Linking Innovation with Strategy

Innovation that is linked to strategy is seen as more realistic and supportable.  Innovating is efficient because you avoid creating ideas that are out of scope.  Firms struggle with this as Idris Mootee observed in his blog, Innovation Playground:

“The most amazing thing with strategic experience innovation is that it
takes one kind of company and leadership to create the idea and another
kind of company to scale it up and drive industry transformation and we
see it in markets after market.”

Andrew Hinton offered this insight on his blog, Inkblurt:

“We hear the words Strategy and Innovation thrown around a lot, and often we hear them said together. “We need an innovation strategy.” Or perhaps “We need a more innovative strategy” which, of course, is a different animal. But I don’t hear people questioning much exactly what we mean when we say these things. It’s as if we all agree already on what we mean by strategy and innovation, and that they just fit together automatically.”

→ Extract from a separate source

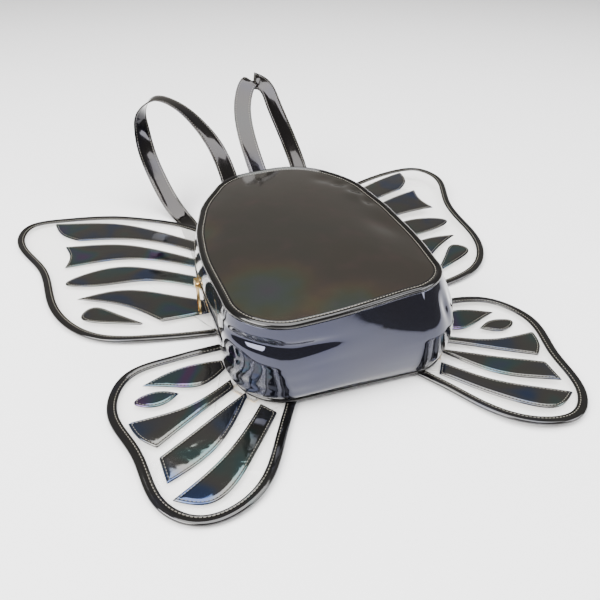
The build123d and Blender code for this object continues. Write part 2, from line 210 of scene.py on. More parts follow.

There are two approaches to linking innovation and strategy:  Strategy-Informs-Innovation and Innovation-Informs-Strategy.  Here is how:

Strategy-Informs-Innovation

For Strategy-Informs-Innovation, I begin with a model that depicts what the firm is trying to do at a strategic level.  My favorite model is The Big Picture framework developed by Professor Christie Nordhielm at the University of Michigan. It describes strategic quadrants that a firm can pursue. The choice of strategy is deciding which quadrant offers the biggest payoff. Once a firm has selected a quadrant, it guides the use of a systematic innovation method.

The trick is to use the process to generate creative concepts that give the marketing impact of the selected strategic quadrant. So, for example, if I had selected Quadrant 2 as my lead strategy (retaining existing loyal customers), I would use an innovation approach that emphasized loyalty from current customers.

Innovation-Informs-Strategy

For the other direction (Innovation-Informs-Strategy), we begin with an innovation initiative to generate a large stock of ideas. We map those ideas back into the strategic model to see where they best fit (while remaining agnostic about which strategic quadrant to choose). When done correctly, we see a scatter of ideas around the strategic framework.  Then we put on our “strategy hat” and reflect on the choice of quadrant based on the quality and quantity of ideas within each quadrant. For example, if I believe that Quadrant 2 (multi-brand users) of the Big Picture model had the most variety of useful and novel ideas, I would prefer this quadrant to make the biggest, disruptive impact on the market. In effect, I am letting the innovation choose my strategy.

Either approach is viable. That said, it may make sense to start with the Strategy-Informs-Innovation approach if the firm knows it won’t change regardless of the ideas generated for other strategic quadrants. In that case, go with the flow. Narrow your innovation process so that it pours out ideas for the strategic quadrant at hand.